Blencowe Families’ Association Newsletter Vol. 25 No. 1 February 2010

Ruth Jenkins


Ruth Jenkins has been one of our members for several years now. She descends from Louisa Blencowe of the Souldern twig of the Brackley branch.

We have come to know Ruth through her wonderfully well researched articles in the newsletter. As the Blencowe line back to Adam has been so thoroughly investigated and documented, Ruth decided to research the women who married into the Blencowe family, and started on a series of articles on "Blencowe Brides" and articles on Mary Waleston, Elizabeth Secole and Joan Light have been published in previous newsletters.

Ruth lives in Suffolk England with 3 children, husband and cats in a lovely old cottage. She qualified as a solicitor in 1985 and practises primarily in family law. Ruth has recently started to work part-time to find more time for her twin passions of textiles and family history - one of her great triumphs was finding an ancestress who was a medieval silk woman. Having enjoyed history since schooldays, she finds examining the past from the focus of an ancestor who lived through it is really most exciting. Having been trained in English land law, wills etc, she finds it relatively easy to winkle exciting facts and links from documents that survive. Ruth used handwritten eighteenth and nineteenth documents, as part of clients' title deeds in her earlier career, which stood her in good stead for deciphering wills and other documents at the National Archives. Ruth's knowledge of how our court system has traditionally worked has enabled her to make important links in other family lines. The phrasing of wills, conveyances, leases and indentures has remained remarkably constant.

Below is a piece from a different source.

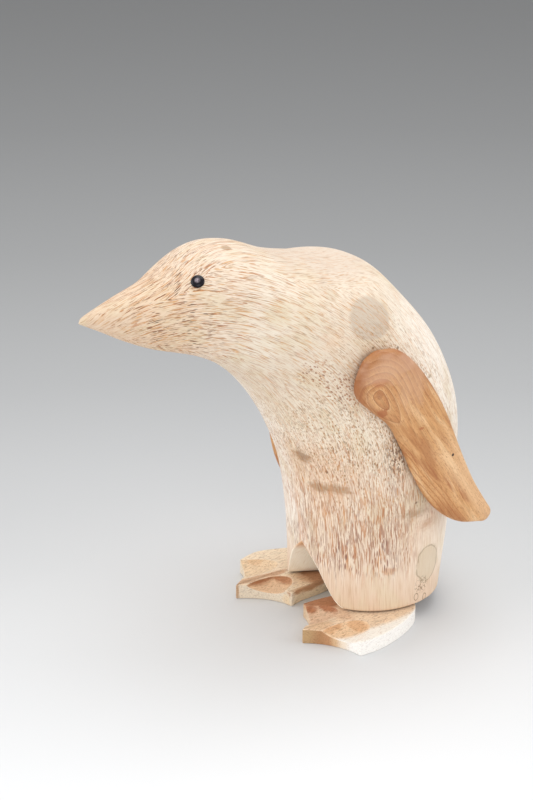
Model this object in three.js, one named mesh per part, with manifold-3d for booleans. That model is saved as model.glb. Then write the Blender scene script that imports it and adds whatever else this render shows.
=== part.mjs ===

With the upcoming reunion located in Cumbria, Ruth turned her attention to one of our earliest Blencowe Brides - Elizabeth Veteripont who is known to have mothered the Cumbrian Blencowes.

It rapidly became apparent that there was a wealth of information on her family which could not be confined to a mere article. When I read Ruth's work I encouraged her to take the project even further. What she has unearthed is fascinating reading and a wonderful insight into the life of our ancestors' pre-Adam.

Ruth now believes that the Northants Blencowes also descend from Elizabeth and her husband Thomas Blencowe, Adam's heir, rather than Adam's younger son, John - but you will have to read the book to find out why!! Elizabeth's family are bound up in the life of Cumbria at a very turbulent time in their history.

Although the exact scale and format of the project is yet to be decided, I hope Ruth will launch the book at the Reunion in Blencow in June. She is eagerly awaiting the chance to visit the area of her research and see some of the places that our ancestors owned including a silver mine!